Thanks to an all-out drive against quackery in the country nearly a decade ago, the menace has subsided remarkably. The step was quite stringent, coupled with a ban on media advertisements and publicity of these treatments at public places. In the capital Dhaka and other large cities, quacks eventually became a forgotten chapter. But proving their tenacity and ubiquitous nature, quackery began thriving in small, obscure towns and village markets. The most alarming aspect of the long-dormant quackery is its reappearance in Dhaka under a new guise, which is mind-boggling.

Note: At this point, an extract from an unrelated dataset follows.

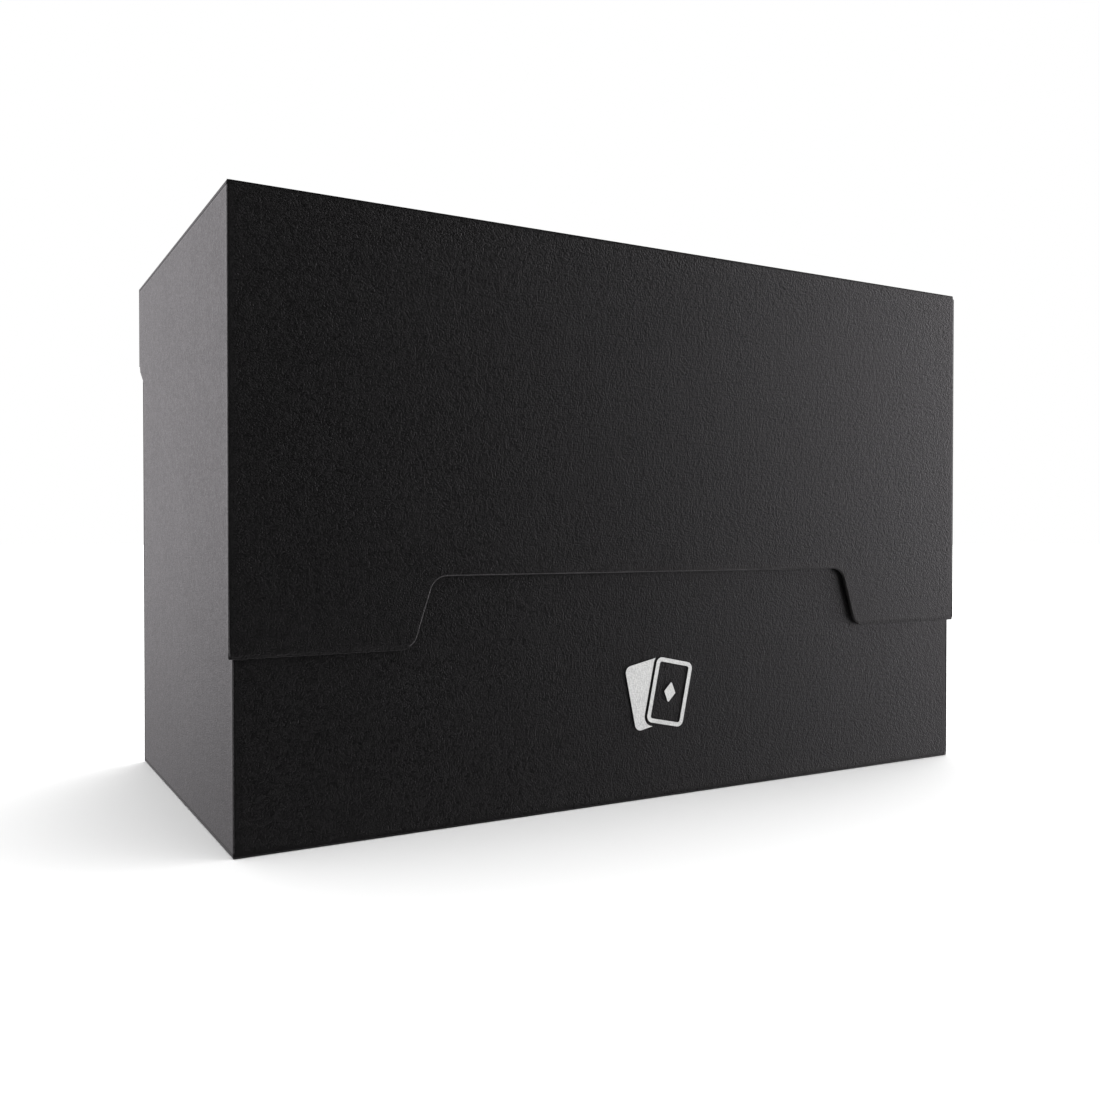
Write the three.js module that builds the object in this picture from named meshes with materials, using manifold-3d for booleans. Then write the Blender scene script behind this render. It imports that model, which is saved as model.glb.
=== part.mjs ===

If the present revival of the scourge evades the watch of the authorities, it may enter the cityscape with vengeance. While the earlier broad-daylight fraud was limited to curing minor diseases, the new quacks show their temerity by dealing with much-feared ailments. Maybe, days are not far when Dhaka pedestrians will be used to watching a quack perform minor surgeries at busy street corners. That will spell disastrous consequences for the public health sector.